The lesson: Focus on the need and embrace the shades of gray.

The final value is responding to change over following a plan.  Back in the day, I remember projects where we would spend weeks – sometimes even months – meeting with stakeholders and developing detailed (many were 100+ pages) requirements.  We used those documents to develop a project plan and more technical design documents. Then we went on to development, quality assurance and user acceptance testing, and finally (6-9 months later), we delivered our solution.  It was a thing of beauty; everyone was thrilled, and all of us (including the client) agreed that the solution was exactly what the client asked for.

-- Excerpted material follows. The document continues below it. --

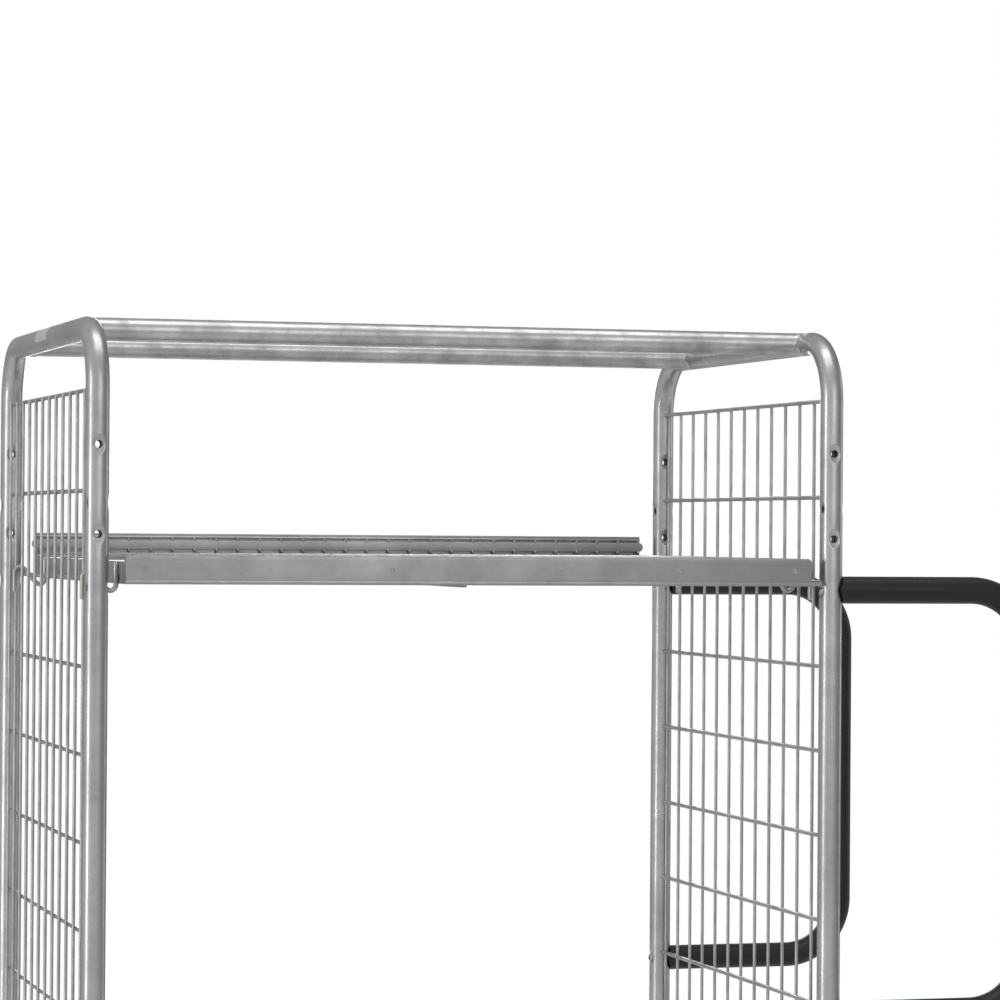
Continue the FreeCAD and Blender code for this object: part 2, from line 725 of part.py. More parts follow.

The problem – with astonishing consistency – was that the thing the client asked for a year ago wasn’t what their business needed now.  So as soon as the short-lived celebration was over, we started working on filling the gap between the solution we had developed and the solution the client needed now.  This is another software example, but it applies equally to many parts of business.  Modern business moves far too quickly to spend months building a plan that will be obsolete before the project is done.

The lesson: Change is an irresistible force; embrace it.

Agile is a massive topic, and although the essence of it has survived the test of time, it’s still evolving. The values that I’ve discussed spawn a set of core principles, and from those principles, assorted flavors of Agile have been developed to serve specific use cases and working styles. Outside of the project management and software development worlds, there’s far more to it than most of us need to know. But these timeless values can be a useful guide; the next time you’re working on a project – whether it’s software, process engineering, fixing a workflow, or just solving a nagging problem – take a page or two from the agile manifesto.

The lesson: You’ll be surprised how well it works.